It's a twitter topic counter: "This application detects popular hashtags on Twitter by listening to the Twitter gardenhose."
From http://labs.yahoo.com/event/99 :
"S4 is a general-purpose, distributed, scalable, partially fault-tolerant, pluggable platform that allows programmers to easily develop applications for processing continuous unbounded streams of data. Keyed data events are routed with affinity to Processing Elements (PEs), which consume the events and do one or both of the following: (1) emit one or more events which may be consumed by other PEs, (2) publish results. The architecture resembles the Actors model , providing semantics of encapsulation and location transparency, thus allowing applications to be massively concurrent while exposing a simple programming interface to application developers."
Actor model: http://en.wikipedia.org/wiki/Actor_model
Actors, linda, tuples..... hum....
That paper was a big inspiration when we were redesigning the betting exchange at smarkets. It's a very well reasoned exposition of why this is the only sensible architecture for large scale distributed systems.
Sure enough, there is a Twitter example.
I imagine a composition language (DSL) wrapped around it could improve its usability - especially ad-hoc experimentation - greatly; at least one better than Spring IoC xml.
If you want to stick with the JVM, have you considered using Scala and the cake pattern?
If you want to stick with Java and want to use IoC without the hell that is Spring, I suggest Guice (which consists of a smaller, cleaner core and uses annotations and DSLs in place of XML):
Im too dim to figure out why it would be done this way (besides the fact thats its an early proof of concept demo). Any idea?
Stream processing jobs can be massaged to fit into the MapReduce paradigm, but S4 provides a more natural solution.
For example, do I push data into S4, does S4 poll for data.
Is this like a distributed task system, where I distribute my tasks evenly across multiple servers seamlessly?
I'm sure this is cool and useful technology. At this moment, from the marketing-speak, I have no idea what it does except that it has something to do with volumes of streaming data. Whose data? Is it a service? (Maybe not, since you can download it?) What could it do for me (in simple terms)? What's a basic use case? Why do people assume that we can mind-read?

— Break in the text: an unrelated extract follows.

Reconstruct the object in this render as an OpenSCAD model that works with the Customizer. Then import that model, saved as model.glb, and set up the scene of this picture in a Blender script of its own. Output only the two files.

General purpose: in the same way C is a "general purpose" language. It can handle arbitrary problems.
Distributed: designed to be used across multiple compute nodes.
Scalable: they've made the effort to ensure that performances increases as they increase the number of compute nodes.
Partially fault-tolerant: node failure does not mean the results of the computation are lost. "Partially," I assume, implies they can't guarantee this completely.
Continuous unbound streams of data: think sensors that are constantly sending more data. Or a stock market ticker. Or radio telescopes constantly monitoring the sky. Or a medical patient's various monitors.
The reason these terms don't resonate with you is that these type of applications - this type of programming - is something you're not familiar with.
I think if the following actually had examples of use, I'd try it out:
Currently it only has:
1. Check out sources from git
2. Create Eclipse configurations: mvn eclipse:eclipse
3. Import project into Eclipse
4. set variable M2_REPO to the local Maven repository: e.g. ~/.m2/repository
5. Set up formatting:
* Spaces for indentation
* Tab width = 4
When processing large amounts of streaming data, you have to process the data as fast as it comes in or else you can't keep up. You probably wonder: "Why not simply delay the processing of new data while the old data is being processed?". The problem lies in the fact we're dealing with a stream which always brings in new data. Eventually, the virtual line up of delayed data will occupy all available memory.
A solution to this is to dispatch the data between multiple computers which can each independently process the data they receive and then send back the result of their processing to a central computer whose job is to put back the results together. Can't keep up with the stream? Simply add a new computer! That's more or less what S3 does.
Open source just means that you can fork it and do whatever you want with your own version, e.g. fix it. The original owner's don't have to accept your fix.
In the enterprise software world, this is what's called CEP - Complex Event Processing: http://en.wikipedia.org/wiki/Complex_event_processing
I could've sworn there was a blurb there about where they are using and I recall using "real time map-reduce jobs" for things live bidding on ADs and such; another use case would be with stock market data.
You're right that it's marketing speak, this project has gotten too much attention on HN in the last few days even when all the git repo had was initial commit. It's too bad they don't have proper explanation, maybe it's because they weren't probably expecting all this attention yet.
> Is it a service?
No, it's a platform. You could turn it into a Platform-as-a-Service, like Amazon does with various technologies.
"S4 is a ... platform"
> What could it do for me (in simple terms)? What's a basic use case?
My first thought would be real-time trending calculations. You have a massive, never-ending stream of data...how do you extract real-time insights from that?
> Why do people assume that we can mind-read?
Perhaps because after being immersed in a project for a long time, it's easy to forget what is obvious to you, but non-obvious to others.
If the terms used are not clear to someone reading it, they are probably not the right person to implement a good distributed system anyway.